• The problem
Your task is to print the material below exactly as presented.

• Supplied information

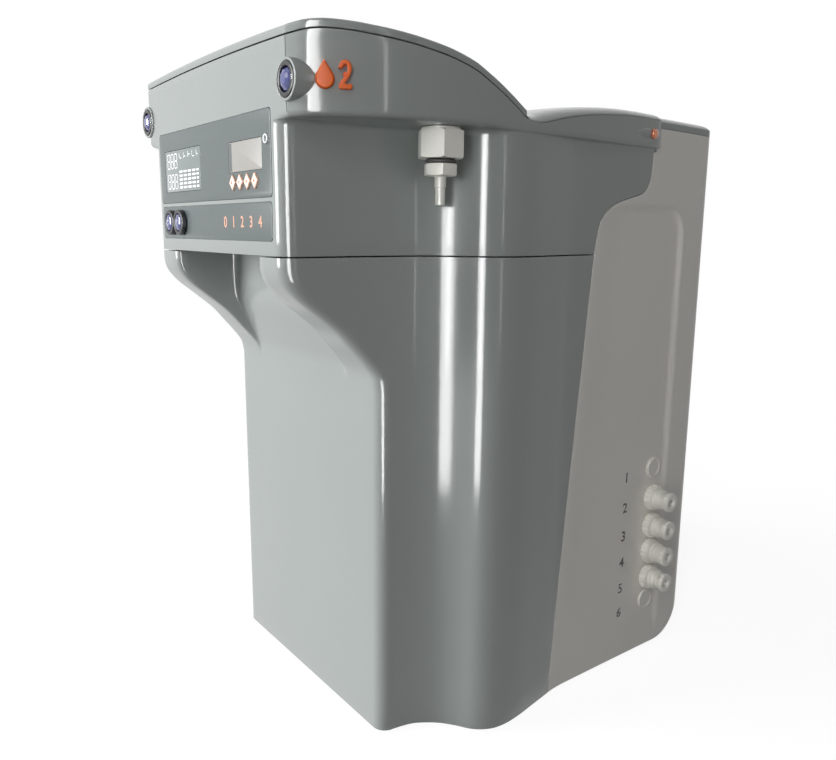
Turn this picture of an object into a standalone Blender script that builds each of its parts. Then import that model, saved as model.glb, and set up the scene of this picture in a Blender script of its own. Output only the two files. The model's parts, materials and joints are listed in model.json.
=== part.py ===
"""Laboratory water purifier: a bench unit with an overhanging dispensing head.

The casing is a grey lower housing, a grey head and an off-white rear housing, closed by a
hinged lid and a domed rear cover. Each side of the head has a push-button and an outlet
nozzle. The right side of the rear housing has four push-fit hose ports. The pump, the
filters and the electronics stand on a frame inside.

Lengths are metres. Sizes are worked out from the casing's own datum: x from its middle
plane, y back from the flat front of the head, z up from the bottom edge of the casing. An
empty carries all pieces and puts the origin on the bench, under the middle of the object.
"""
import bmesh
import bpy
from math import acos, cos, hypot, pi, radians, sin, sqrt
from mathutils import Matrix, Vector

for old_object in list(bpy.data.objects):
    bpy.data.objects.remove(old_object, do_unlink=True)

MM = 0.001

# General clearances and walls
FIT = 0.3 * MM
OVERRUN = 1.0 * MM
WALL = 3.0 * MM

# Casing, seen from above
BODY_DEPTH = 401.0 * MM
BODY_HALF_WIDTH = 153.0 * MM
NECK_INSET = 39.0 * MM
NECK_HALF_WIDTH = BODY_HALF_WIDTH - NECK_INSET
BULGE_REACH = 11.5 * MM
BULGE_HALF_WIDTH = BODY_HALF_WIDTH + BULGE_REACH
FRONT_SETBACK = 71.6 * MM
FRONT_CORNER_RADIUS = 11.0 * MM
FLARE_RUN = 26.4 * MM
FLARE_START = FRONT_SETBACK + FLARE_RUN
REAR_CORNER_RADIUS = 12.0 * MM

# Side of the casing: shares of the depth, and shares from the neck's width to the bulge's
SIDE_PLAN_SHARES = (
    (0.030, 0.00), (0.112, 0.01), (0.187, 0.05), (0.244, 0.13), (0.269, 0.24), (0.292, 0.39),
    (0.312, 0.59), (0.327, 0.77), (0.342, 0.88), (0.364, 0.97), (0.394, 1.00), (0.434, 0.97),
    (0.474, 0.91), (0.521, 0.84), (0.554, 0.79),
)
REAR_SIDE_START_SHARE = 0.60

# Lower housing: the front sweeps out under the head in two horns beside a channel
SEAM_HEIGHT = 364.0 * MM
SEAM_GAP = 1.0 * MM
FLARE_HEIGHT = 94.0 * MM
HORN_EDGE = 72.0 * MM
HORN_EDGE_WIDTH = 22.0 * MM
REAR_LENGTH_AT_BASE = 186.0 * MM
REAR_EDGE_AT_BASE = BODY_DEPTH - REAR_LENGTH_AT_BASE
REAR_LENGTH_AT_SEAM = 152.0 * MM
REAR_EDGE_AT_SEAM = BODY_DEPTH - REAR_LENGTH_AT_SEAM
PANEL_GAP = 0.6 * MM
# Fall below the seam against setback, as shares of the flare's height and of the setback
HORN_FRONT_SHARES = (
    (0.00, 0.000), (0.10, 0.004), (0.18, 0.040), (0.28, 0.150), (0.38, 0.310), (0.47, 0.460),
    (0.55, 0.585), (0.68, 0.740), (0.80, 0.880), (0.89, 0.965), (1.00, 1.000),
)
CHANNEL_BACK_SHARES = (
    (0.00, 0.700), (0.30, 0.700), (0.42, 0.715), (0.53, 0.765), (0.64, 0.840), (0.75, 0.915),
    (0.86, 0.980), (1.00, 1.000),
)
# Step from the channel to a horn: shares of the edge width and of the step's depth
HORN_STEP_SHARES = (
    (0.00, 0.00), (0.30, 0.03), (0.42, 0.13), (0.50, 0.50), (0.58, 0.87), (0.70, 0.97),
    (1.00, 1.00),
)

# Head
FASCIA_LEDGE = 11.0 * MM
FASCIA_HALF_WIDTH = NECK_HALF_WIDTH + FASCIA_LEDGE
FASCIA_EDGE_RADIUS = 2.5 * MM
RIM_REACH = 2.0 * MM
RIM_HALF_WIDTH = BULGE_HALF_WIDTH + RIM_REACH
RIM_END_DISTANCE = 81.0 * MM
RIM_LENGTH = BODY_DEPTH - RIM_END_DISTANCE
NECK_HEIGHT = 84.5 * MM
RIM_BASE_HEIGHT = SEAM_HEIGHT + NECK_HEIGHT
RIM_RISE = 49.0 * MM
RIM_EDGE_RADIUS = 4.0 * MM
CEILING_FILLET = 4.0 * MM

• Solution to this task
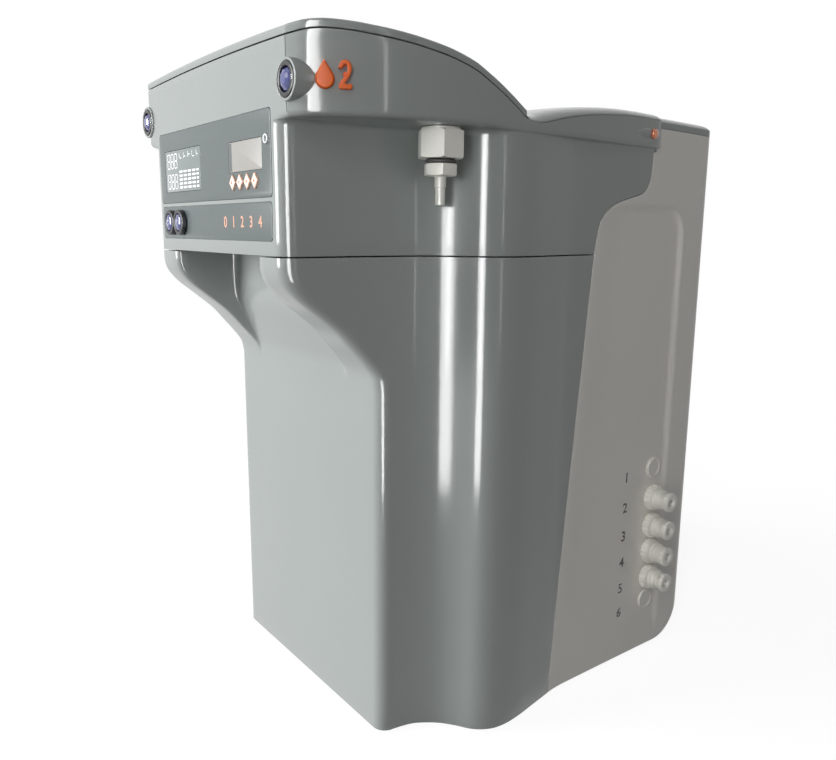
Turn this picture of an object into a standalone Blender script that builds each of its parts. Then import that model, saved as model.glb, and set up the scene of this picture in a Blender script of its own. Output only the two files. The model's parts, materials and joints are listed in model.json.
=== part.py ===
"""Laboratory water purifier: a bench unit with an overhanging dispensing head.

The casing is a grey lower housing, a grey head and an off-white rear housing, closed by a
hinged lid and a domed rear cover. Each side of the head has a push-button and an outlet
nozzle. The right side of the rear housing has four push-fit hose ports. The pump, the
filters and the electronics stand on a frame inside.

Lengths are metres. Sizes are worked out from the casing's own datum: x from its middle
plane, y back from the flat front of the head, z up from the bottom edge of the casing. An
empty carries all pieces and puts the origin on the bench, under the middle of the object.
"""
import bmesh
import bpy
from math import acos, cos, hypot, pi, radians, sin, sqrt
from mathutils import Matrix, Vector

for old_object in list(bpy.data.objects):
    bpy.data.objects.remove(old_object, do_unlink=True)

MM = 0.001

# General clearances and walls
FIT = 0.3 * MM
OVERRUN = 1.0 * MM
WALL = 3.0 * MM

# Casing, seen from above
BODY_DEPTH = 401.0 * MM
BODY_HALF_WIDTH = 153.0 * MM
NECK_INSET = 39.0 * MM
NECK_HALF_WIDTH = BODY_HALF_WIDTH - NECK_INSET
BULGE_REACH = 11.5 * MM
BULGE_HALF_WIDTH = BODY_HALF_WIDTH + BULGE_REACH
FRONT_SETBACK = 71.6 * MM
FRONT_CORNER_RADIUS = 11.0 * MM
FLARE_RUN = 26.4 * MM
FLARE_START = FRONT_SETBACK + FLARE_RUN
REAR_CORNER_RADIUS = 12.0 * MM

# Side of the casing: shares of the depth, and shares from the neck's width to the bulge's
SIDE_PLAN_SHARES = (
    (0.030, 0.00), (0.112, 0.01), (0.187, 0.05), (0.244, 0.13), (0.269, 0.24), (0.292, 0.39),
    (0.312, 0.59), (0.327, 0.77), (0.342, 0.88), (0.364, 0.97), (0.394, 1.00), (0.434, 0.97),
    (0.474, 0.91), (0.521, 0.84), (0.554, 0.79),
)
REAR_SIDE_START_SHARE = 0.60

# Lower housing: the front sweeps out under the head in two horns beside a channel
SEAM_HEIGHT = 364.0 * MM
SEAM_GAP = 1.0 * MM
FLARE_HEIGHT = 94.0 * MM
HORN_EDGE = 72.0 * MM
HORN_EDGE_WIDTH = 22.0 * MM
REAR_LENGTH_AT_BASE = 186.0 * MM
REAR_EDGE_AT_BASE = BODY_DEPTH - REAR_LENGTH_AT_BASE
REAR_LENGTH_AT_SEAM = 152.0 * MM
REAR_EDGE_AT_SEAM = BODY_DEPTH - REAR_LENGTH_AT_SEAM
PANEL_GAP = 0.6 * MM
# Fall below the seam against setback, as shares of the flare's height and of the setback
HORN_FRONT_SHARES = (
    (0.00, 0.000), (0.10, 0.004), (0.18, 0.040), (0.28, 0.150), (0.38, 0.310), (0.47, 0.460),
    (0.55, 0.585), (0.68, 0.740), (0.80, 0.880), (0.89, 0.965), (1.00, 1.000),
)
CHANNEL_BACK_SHARES = (
    (0.00, 0.700), (0.30, 0.700), (0.42, 0.715), (0.53, 0.765), (0.64, 0.840), (0.75, 0.915),
    (0.86, 0.980), (1.00, 1.000),
)
# Step from the channel to a horn: shares of the edge width and of the step's depth
HORN_STEP_SHARES = (
    (0.00, 0.00), (0.30, 0.03), (0.42, 0.13), (0.50, 0.50), (0.58, 0.87), (0.70, 0.97),
    (1.00, 1.00),
)

# Head
FASCIA_LEDGE = 11.0 * MM
FASCIA_HALF_WIDTH = NECK_HALF_WIDTH + FASCIA_LEDGE
FASCIA_EDGE_RADIUS = 2.5 * MM
RIM_REACH = 2.0 * MM
RIM_HALF_WIDTH = BULGE_HALF_WIDTH + RIM_REACH
RIM_END_DISTANCE = 81.0 * MM
RIM_LENGTH = BODY_DEPTH - RIM_END_DISTANCE
NECK_HEIGHT = 84.5 * MM
RIM_BASE_HEIGHT = SEAM_HEIGHT + NECK_HEIGHT
RIM_RISE = 49.0 * MM
RIM_EDGE_RADIUS = 4.0 * MM
CEILING_FILLET = 4.0 * MM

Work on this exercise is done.